Il terreno è minato e gli esperti della scientifica devono procedere alle rilevazioni per capire se sono stati commessi crimini di guerra. «Qui vicino ci sono civili uccisi quasi in ogni casa», dice Vadym una delle tante Cassandre ucraine convinte dell’esistenza di «nuove Bucha». A differenza delle altre città liberate a Izium non si ha paura di dire che l’invasore se n’è andato, il timore più forte è che il trauma subito sia difficilmente reversibile. «Eppure si tenta di andare avanti, dobbiamo farlo noi per loro», dice il militare delle forze speciali che smanetta col collegamento tra ripetitore e televisore.

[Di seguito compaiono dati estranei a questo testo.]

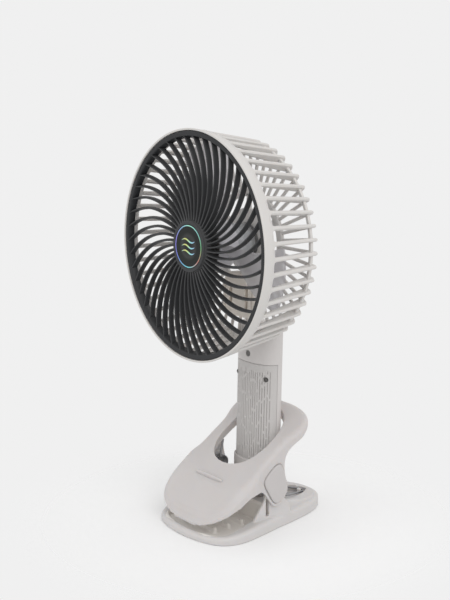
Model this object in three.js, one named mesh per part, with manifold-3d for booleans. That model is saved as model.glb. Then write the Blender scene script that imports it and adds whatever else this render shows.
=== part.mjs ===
// Clip fan: a guarded fan head on an oval battery handle, standing in a sprung clamp that is also its foot.
// Millimetres. Origin at the centre of the foot's underside, +Z up, the fan blows towards -Y.
import * as THREE from "three";
import { mergeVertices } from "three/addons/utils/BufferGeometryUtils.js";
import Module from "manifold-3d";

const wasm = await Module();
wasm.setup();

// Fits
const FIT = 0.3; // between two seated pieces
const RUN = 0.4; // round a piece that turns or slides

// Fan head, depths measured back from the front plane
const HEAD_FRONT = 69.3; // front plane ahead of the handle's axis
const HEAD_ABOVE_NECK = 62.85; // head's axis above the top of the neck
const BAND_RADIUS = 85;
const BAND_WALL = 1.5;
const BAND_DEPTH = 9.4;
const LEDGE_WIDTH = 4; // inner step that the guard rests on
const LEDGE_DEPTH = 5.4;
const SIDE_RIBS = 48;
const CAGE_TAPER = 8.9; // how far the side ribs come in from band to back
const RIB_CORNER = 3;
const RIB_DEEP = 7;
const RIB_SHALLOW = 3;
const RIB_WIDE = 3;
const RIB_NARROW = 2;
const RIB_FLARE = 6;
const RING_SECTION = 1.8;
const RING_SUNK = 2.2; // outer ring inside the ribs' outer edges
const RING_AHEAD = 4.5; // outer ring ahead of the cage's back
const INNER_RING_OUTER = 39.5;
const INNER_RING_INNER = 33.5;
const INNER_RING_THICK = 3;
const BAR_WIDTH = 2;
const BAR_THICK = 2.6;
const SEAT_RADIUS = 25;
const SEAT_THICK = 3.2;
const SEAT_SPOKES = 6;
const SEAT_SPOKE_WIDTH = 5;

// Guard
const GUARD_RIM_WIDTH = 5.4;
const GUARD_RIM_DEPTH = 4.6;
const GUARD_RIM_FRONT = 0.5;
const GUARD_RIBS = 46;
const GUARD_HUB_RADIUS = 19;
const GUARD_HUB_DEPTH = 5;
const GUARD_HUB_PROUD = 1.5;
const GUARD_RIB_EDGE = 1.4;
const GUARD_RIB_BACK = 2.2;
const GUARD_RIB_DEPTH = 4;
const GUARD_SWEEP = 22.2; // degrees at SWEEP_AT millimetres outside SWEEP_FROM
const SWEEP_FROM = 20;
const SWEEP_AT = 58;
const SWEEP_POWER = 1.35;
const BADGE_RADIUS = 15.6;
const BADGE_THICK = 1.2;
const BADGE_SUNK = 0.3;
const WAVE_COUNT = 3;
const WAVE_LENGTH = 15;
const WAVE_PITCH = 4.2;
const WAVE_HEIGHT = 1.1;
const WAVE_WIDTH = 1.1;
const WAVE_PROUD = 0.35;

// Impeller
const BLADES = 5;
const BLADE_START = 20; // degrees
const BLADE_TIP_GAP = 1.2; // blade tips to the side ribs
const BLADE_FRONT = 17;
const BLADE_BACK = 28;
const BLADE_ROOT_FRONT = 14;
const BLADE_ROOT_BACK = 30;
const BLADE_SPAN = 56; // degrees of chord at the tip
const BLADE_THICK = 1.6;
const BLADE_SWEEP = 24;
const HUB_RADIUS = 18;
const HUB_FRONT = 13;
const HUB_BACK = 31;
const HUB_WALL = 2;
const HUB_BOSS = 4.5;

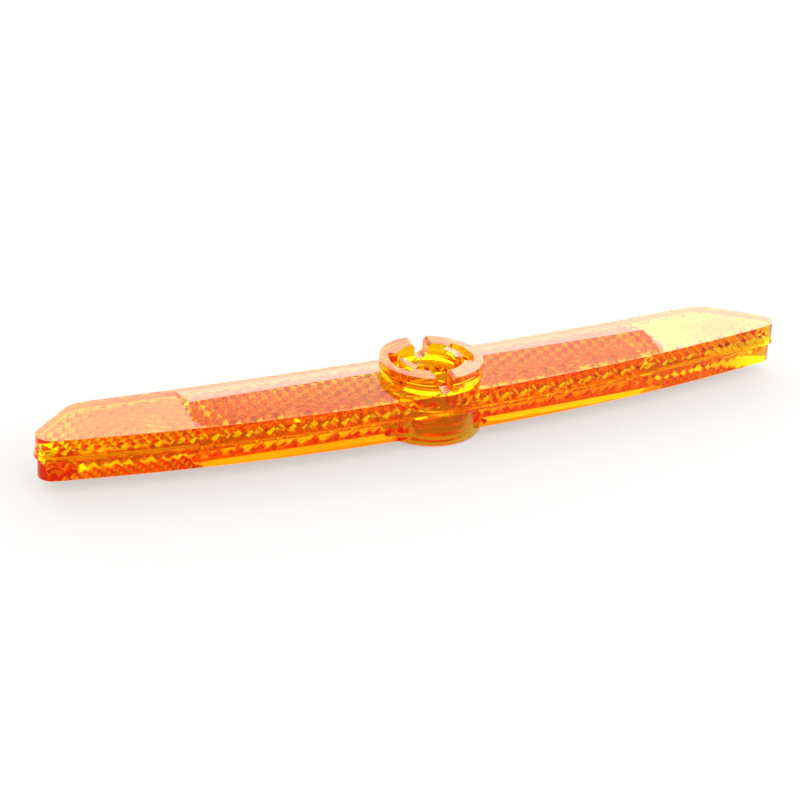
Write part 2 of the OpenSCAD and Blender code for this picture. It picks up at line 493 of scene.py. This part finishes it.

Lo conosciamo a Piazzetta Elon, il nuovo centro della Izium liberata, dove decine di persone si ritrovano ogni giorno per ricaricare i telefonini e connettersi a Internet grazie a StarLink, il sistema satellitare di Elon Musk.
«Mia figlia è ad Oslo, si è sposata con un norvegese e vive lì, non la vedo da mesi ma a ottobre viene qui», dice Katerina. «Il primo periodo è stato spaventoso per i bombardamenti, poi c’è stata l’occupazione, un inferno, cinque mesi senza elettricità», prosegue la donna. Ed assieme alla corrente è mancato il gas per il riscaldamento e per cucinare; i fornelli agli angoli delle case, braci improvvisate, sono ovunque, per mesi si sono organizzate piccole cucine sociali per sfamare tutti. Il tutto in totale oscuramento, ciò che succedeva fuori dalla città era sconosciuto. Sino ad oggi. Al maneggiare dei fili alla fine la scritta rossa YouTube illumina lo schermo. Ad Izium sono tornati segnali di vita mentre, impietosi, emergono quelli di morte.